Anna a été inventée de toutes pièces par des chercheurs polonais soucieux de démontrer le manque de sérieux de certaines revues scientifiques. D'ailleurs, Oszust signifie fraude en polonais. "Des milliers de revues académiques ne recherchent pas la qualité. Elles existent d'abord pour soutirer des honoraires aux auteurs": "ce sont des revues rapaces", estime la chercheuse Katarzyna Pisanski, dans un commentaire publié mercredi dans la revue Nature.

"Madame Fraude". Psychologue à l'Université de Varsovie et à celle de Brighton, Katarzyna Pisanski et ses collègues ont inventé en 2015 le personnage d'Anna O. Szust. Diplômée, s'intéressant aux neurosciences et aux sciences sociales, elle n'a jamais publié dans des revues connues et n'a aucune expérience comme éditrice. "Mme Fraude" a envoyé son CV et une lettre à de motivation à 360 revues, dont certaines jugées sérieuses et d'autres ayant mauvaise réputation.

Avant de pouvoir être publiés dans une revue, les articles sont lus par des éditeurs scientifiques qui regardent si le papier est digne d'être examiné. Ils décident en comité si l'article doit être accepté, refusé ou révisé. Un rôle important et prestigieux.

Recrutée par 48 revues. Sur les 360 titres, 120 figurent sur l'annuaire du "Journal Citation Reports" (JCR), regroupant des titres remplissant certains critères de qualité. Aucun n'a accepté "Mme Fraude". 120 sont dans l'"Annuaire des Journaux en accès libre" (DOAJ). Huit d'entre eux ont recruté Anna. Enfin, 120 apparaissent sur une liste noire qui recense quelque 10.000 revues en accès libre "potentiellement ou probablement rapaces", selon Katarzyna Pisanski. Elle a été établie par Jeffrey Beall, un bibliothécaire de l'Université du Colorado. Quarante revues de cette liste ont accepté de recruter Anna.
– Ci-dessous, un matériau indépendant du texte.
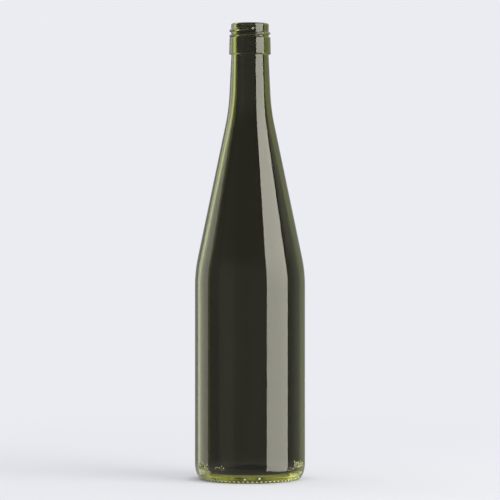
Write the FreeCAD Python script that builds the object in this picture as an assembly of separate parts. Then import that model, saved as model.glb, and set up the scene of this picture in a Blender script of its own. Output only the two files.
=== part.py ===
import FreeCAD, Part
import math
import os

# Rhine wine bottle, 750 ml, glass, with a 30 mm screw finish. Millimetres.
# The axis is Z, and the bottle stands with its bearing ring on Z = 0.

# body and heel
body_r = 38.6
heel_z = 6.6            # height at which the heel line leaves the body line
heel_lean = 26.0        # degrees from upright
heel_round = 20.0
toe_round = 4.2         # turn from the heel into the bearing ring
bearing_in_r = 31.0

# underside
rim_in_r = 28.5         # inner edge of the rim, where the push-up begins
rim_h = 1.3
rim_round = 1.2
push_up_z = 5.0         # the underside on the axis

# shoulder and neck
shoulder_z = 145.8      # where the body line and the cone line meet
shoulder_round = 100.0
cone_lean = 11.8        # degrees from upright
neck_z = 259.3          # where the cone line and the neck line meet
neck_round = 144.0
neck_lean = 2.7         # degrees from upright

# screw finish
collar_z = 297.7        # underside of the collar
collar_low_r = 14.6
collar_top_r = 14.35
collar_top_z = 310.0
collar_round = 1.0
collar_edge_round = 0.4
finish_r = 13.2         # wall behind the thread
finish_root_round = 0.1
top_z = 319.6
lip_round = 1.2

# thread: one right-handed ridge that winds down from below the lip to the collar
thread_pitch = 3.63
thread_top_z = 315.4
thread_start = -78.0    # degrees about Z at the upper end
thread_turns = 1.55
thread_r = 14.4         # crest
thread_base_w = 2.2
thread_crest_w = 0.8
thread_root = 0.7       # how far the ridge reaches into the wall
thread_fade = 28.0      # degrees over which each end sinks into the wall
thread_bury = 0.15      # depth of the crest under the wall at the very end
thread_step = 7.0       # degrees between stations of its path, at most

# inside
mouth_r = 9.8
mouth_round = 1.4
bore_lean = 0.7         # degrees: the bore widens downwards
body_wall = 3.1
cone_wall = 3.4
inner_neck_round = 150.0
inner_shoulder_round = 97.0
inner_heel_round = 4.2
floor_edge_z = 4.9      # the floor beside the wall
floor_flat_r = 24.0     # the floor arches up inside this radius
floor_centre_z = 9.6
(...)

Sans expliquer pourquoi, Jeffrey Beall a retiré sa liste noire en janvier, alors que l'étude des chercheurs polonais était terminée, relèvent ces derniers. Au total 48 titres ont dit oui à "Mme Fraude" dont quatre lui ont proposé le titre de rédacteur en chef sur le champ. Personne n'a essayé de contacter son université pour vérifier son CV. Une douzaine de revues se sont montrées prêtes à recruter Anna à condition qu'elle apporte de l'argent d'une façon ou d'une autre, alors qu'elle-même n'est pas rémunérée pour ses services. Ou au moins en l'y incitant fortement.

Le problème grandissant des papiers scientifiques non rigoureux. Il lui a été proposé de verser de l'argent pour s'inscrire à la revue ("only 650 dollars"). De faire une donation, de soumettre ses propres articles moyennant le versement d'honoraires. Ou encore de partager les profits tirés de certaines publications ("60% pour nous, 40% pour vous). "Le nombre de revues rapaces a augmenté de façon alarmante", s'inquiètent les chercheurs polonais, qui évoquent le chiffre de plus de 500.000 articles publiés en 2015. "Sans comité éditorial crédible, les papiers scientifiques non rigoureux vont constituer un problème grandissant", estiment ces chercheurs.